- cross-posted to:
- [email protected]
- cross-posted to:
- [email protected]
Well by all means then, let’s run our governments and banks on Windows! 🙄
Yall remember eternal blue? no? only me?
Yeah … im never putting any of Micro$oft products on anything I need to be secure … ever
Remember regreSSHion?
All software has serious security vulnerabilities.
RegreSSHion is overblown … it was quickly patched and it was not reliably reproducible every time. It depended on “Luck” to have pointer fall on the right memory space in order to allow the code execution.
I think Terrapin was much much worse … and log4j … log4j was a DISASTER … but point taken.

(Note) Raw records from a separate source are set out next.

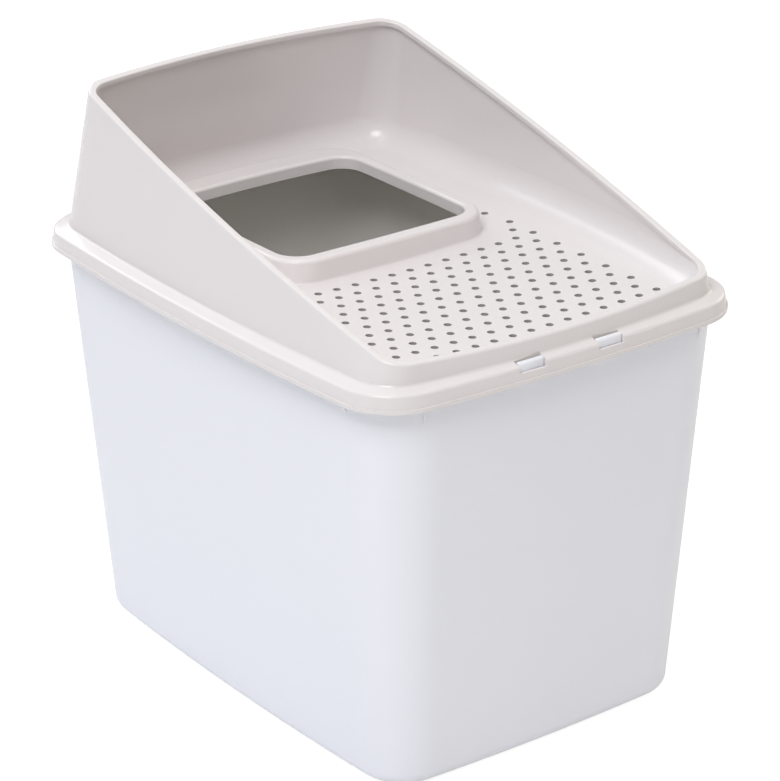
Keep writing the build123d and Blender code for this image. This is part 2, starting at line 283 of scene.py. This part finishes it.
def latch_profile():
    """Side view of a latch, from its outer face inwards and from its root up: a tongue with a
    deeper head, whose front is well rounded."""
    return [
        (0.0, 0.0),
        *arc((FRONT_ROUND, LATCH_HEIGHT - FRONT_ROUND), FRONT_ROUND, 180, 90, FRONT_STEPS),
        *arc((HEAD - BACK_ROUND, LATCH_HEIGHT - BACK_ROUND), BACK_ROUND, 90, 0, BACK_STEPS),
        (HEAD, HEAD_BOTTOM + HEAD_SLOPE),
        (TONGUE, HEAD_BOTTOM),
        (TONGUE, 0.0),
    ]


def make_latch(node):
    """The latch that stands for a node, on the same root and with the same outer face."""
    low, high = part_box(node)
    mesh = bpy.data.meshes.new(node + "_moulded")
    shape = bmesh.new()
    side = [shape.verts.new((low[0], low[1] + y, low[2] + z)) for y, z in latch_profile()]
    face = shape.faces.new(side)
    swept = bmesh.ops.extrude_face_region(shape, geom=[face])["geom"]
    bmesh.ops.translate(
        shape,
        verts=[part for part in swept if isinstance(part, bmesh.types.BMVert)],
        vec=(high[0] - low[0], 0, 0),
    )
    bmesh.ops.recalc_face_normals(shape, faces=shape.faces)
    ends = [
        edge for edge in shape.edges
        if abs(edge.verts[0].co.x - edge.verts[1].co.x) < SAME_PLACE
    ]
    above_root = [
        edge for edge in ends
        if max(vert.co.z for vert in edge.verts) > low[2] + EDGE_ROUND
    ]
    bmesh.ops.bevel(
        shape, geom=above_root, offset=EDGE_ROUND, segments=EDGE_STEPS, profile=0.5,
        affect="EDGES", clamp_overlap=True,
    )
    shape.to_mesh(mesh)
    shape.free()
    mesh.shade_smooth()
    mesh.set_sharp_from_angle(angle=SMOOTH_BELOW)
    mesh.materials.append(tub_material)
    latch = bpy.data.objects.new(node + "_moulded", mesh)
    scene.collection.objects.link(latch)
    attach(latch, node)
    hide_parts(node)


for node in ("front_latch_left", "front_latch_right"):
    make_latch(node)

# ---------------------------------------------------------------- floor and light

FLOOR = -0.0003        # just under the tub, so the two faces don't coincide
FLOOR_HALF = 8.0
FLOOR_LIT, FLOOR_SEEN = (0.9, 0.9, 0.9, 1), (0.35, 0.35, 0.35, 1)
FLOOR_GLOW = 0.84

WORLD_STRENGTH, WORLD_SEEN = 0.43, 1.0
COOL, WARM = (0.94, 0.98, 1.04, 1), (1.07, 1.0, 0.89, 1)
TOWARDS_WARM, TINT_REACH = (0.5, -0.5, 0.0), 0.7
WHITE = (1, 1, 1, 1)


def make_floor():
    """A pale floor that shows white, with the box's soft shadow on it."""
    corners = ((-1, -1), (1, -1), (1, 1), (-1, 1))
    mesh = bpy.data.meshes.new("floor")
    mesh.from_pydata(
        [(x * FLOOR_HALF, y * FLOOR_HALF, FLOOR) for x, y in corners], [], [(0, 1, 2, 3)]
    )
    floor = bpy.data.objects.new("floor", mesh)
    scene.collection.objects.link(floor)
    graph = material_graph("floor")
    lit = graph.node("ShaderNodeBsdfDiffuse", {"Color": FLOOR_LIT}).outputs[0]
    faint = graph.node("ShaderNodeBsdfDiffuse", {"Color": FLOOR_SEEN}).outputs[0]
    glow = graph.node("ShaderNodeEmission", {"Strength": FLOOR_GLOW}).outputs[0]
    seen = graph.node("ShaderNodeAddShader", {0: glow, 1: faint}).outputs[0]
    mesh.materials.append(
        graph.finish("ShaderNodeOutputMaterial", graph.to_camera(lit, seen))
    )


def make_world():
    """A studio surround, cooler at the back left and warmer at the front right, that the camera
    sees as white."""
    scene.world = bpy.data.worlds.new("studio")
    graph = Graph(scene.world)
    where = graph.node("ShaderNodeTexCoord").outputs["Generated"]
    across = graph.vector_math("DOT_PRODUCT", "Value", where, TOWARDS_WARM)
    share = graph.spread(across, 0.0, 1.0, -TINT_REACH, TINT_REACH)
    tint = graph.blend(share, COOL, WARM)
    dim = graph.node("ShaderNodeBackground", {"Strength": WORLD_STRENGTH, "Color": tint}).outputs[0]
    white = graph.node("ShaderNodeBackground", {"Strength": WORLD_SEEN, "Color": WHITE}).outputs[0]
    graph.finish("ShaderNodeOutputWorld", graph.to_camera(dim, white))


def softbox(name, place, aim, size, power, colour):
    """A square studio lamp, aimed at the height aim on the axis of the box."""
    data = bpy.data.lights.new(name, "AREA")
    data.shape = "SQUARE"
    data.size = size
    data.energy = power
    data.color = colour
    lamp = bpy.data.objects.new(name, data)
    lamp.location = place
    beam = Vector((0, 0, aim)) - Vector(place)
    lamp.rotation_euler = beam.to_track_quat("-Z", "Y").to_euler()
    scene.collection.objects.link(lamp)


make_floor()
make_world()
softbox("key", place=(-1.64, -1.07, 2.75), aim=0.3, size=1.4, power=47, colour=(0.985, 0.995, 1.02))
softbox("top", place=(0.0, 0.3, 3.0), aim=0.4, size=2.0, power=15, colour=(1.0, 1.0, 1.0))
softbox("right", place=(2.8, 0.2, 1.4), aim=0.3, size=1.8, power=18, colour=(1.0, 0.95, 0.86))
softbox("back", place=(0.0, 2.8, 1.8), aim=0.3, size=1.8, power=30, colour=(0.96, 0.98, 1.0))

# ---------------------------------------------------------------- view

scene.view_settings.view_transform = "Standard"
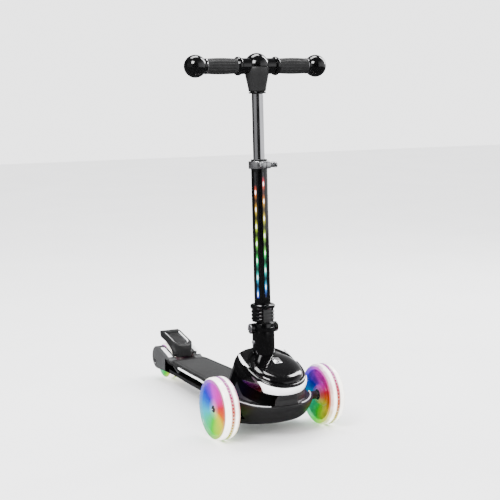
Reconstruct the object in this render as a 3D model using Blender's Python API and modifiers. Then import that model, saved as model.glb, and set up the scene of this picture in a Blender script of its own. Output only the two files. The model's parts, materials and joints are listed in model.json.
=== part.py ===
"""Three-wheel kick scooter for a child, in metres, +Z up, with its front towards -Y.

The origin is on the floor under the middle of the bounding box. Pieces are laid out from the
front axle line: empties carry the steering knuckles, the wheels, the folding stem, the sliding
handlebar and the brake fender, so that each moving piece turns about its own joint axis.
"""

import math

import bmesh
import bpy
from mathutils import Matrix, Vector

# ---------------------------------------------------------------- driving sizes
GAP = 0.0003  # between pieces that rest on or in each other

FRONT_WHEEL_RADIUS = 0.060
FRONT_WHEEL_WIDTH = 0.0324
TRACK = 0.2272  # between the middles of the front wheels
REAR_WHEEL_RADIUS = 0.040
REAR_WHEEL_WIDTH = 0.0344
WHEELBASE = 0.4725

TYRE_DEPTH = 0.0105
BEARING_RADIUS = 0.011
BEARING_WIDTH = 0.007
AXLE_RADIUS = 0.004
HUB_CAP_RADIUS = 0.0058

LIP_HEIGHT = 0.0655  # top edge of the nose
LIP_RISE = 0.008  # how far that edge rises towards the wheels
NOSE_FRONT = -0.068
NOSE_REAR = 0.112
NOSE_HALF_WIDTH = 0.086
NOSE_FLOOR = 0.024

DECK_TOP = 0.060
DECK_BOTTOM = 0.031
DECK_FRONT = 0.080
DECK_REAR = WHEELBASE - 0.0545
DECK_HALF_WIDTH_FRONT = 0.062
DECK_HALF_WIDTH_WAIST = 0.0455
DECK_RECESS = 0.010  # depth of the groove along each side
MAT_THICKNESS = 0.0028
TRIM_THICKNESS = 0.0016

ARM_INNER = REAR_WHEEL_WIDTH / 2 + 0.005
ARM_START = WHEELBASE - 0.1005  # where the arms grow out of the deck
ARM_THICKNESS = 0.018
ARM_SLOPE_MIDDLE = WHEELBASE - 0.0485
ARM_SLOPE_END = WHEELBASE - 0.0305
ARM_TOP = 0.078
ARM_END_RADIUS = 0.025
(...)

I wasn’t shrilling my choice of OS tho, I think eternal blue is a lot worse than those other CVEs because the NSA KNEW about it and did not disclose it, and because Windows has a much wider user base of clueless users that easily fooled.
If it’s a zero day then Microsoft didn’t know about it. If Microsoft knew about the exploit for a year it was not a zero day.
Zero Day just means that you have zero days to fix it before it becomes a problem. Doesn’t mean that you actually take zero days to fix it.
What? No it doesn’t, it means that the exploit has been known for zero days, aka it’s an unknown exploit.
A zero-day (also known as a 0-day) is a vulnerability in software or hardware that is typically unknown to the vendor and for which no patch or other fix is available. The vendor has zero days to prepare a patch as the vulnerability has already been described or exploited.
From wiki
The fact that Windows hasn’t solved the “fake extension” scam is wild. You can’t make people not click stuff, obviously. But you absolutely could identify double extensions clearly intended to confuse people and give some kind of “this isn’t a PDF” warning.
Shit, I remember having to wipe my boss’s computer back in '03 because he clicked on an attachment called something along the lines of “bigtiddies.mpeg.exe” or some shit.
Shit, I remember having to wipe my boss’s computer back in '03 because he clicked on an attachment called something along the lines of “bigtiddies.mpeg.exe” or some shit.
I could almost hear The Office theme song playing while I was reading that
I don’t think it would help. Even without the extension it would still say:
not-malicious.pdf (Application)
We are trained to see file extensions and understand them, but the masses aren’t. There is a column that translates the hidden extension into its corresponding type already.
I’m suggesting an actual popup on double extensioned files that forces you to acknowledge that you know it’s lying about the file type.
The only legitimate use for multiple extensions is compression, pretty much, and it’s easy enough to distinguish those.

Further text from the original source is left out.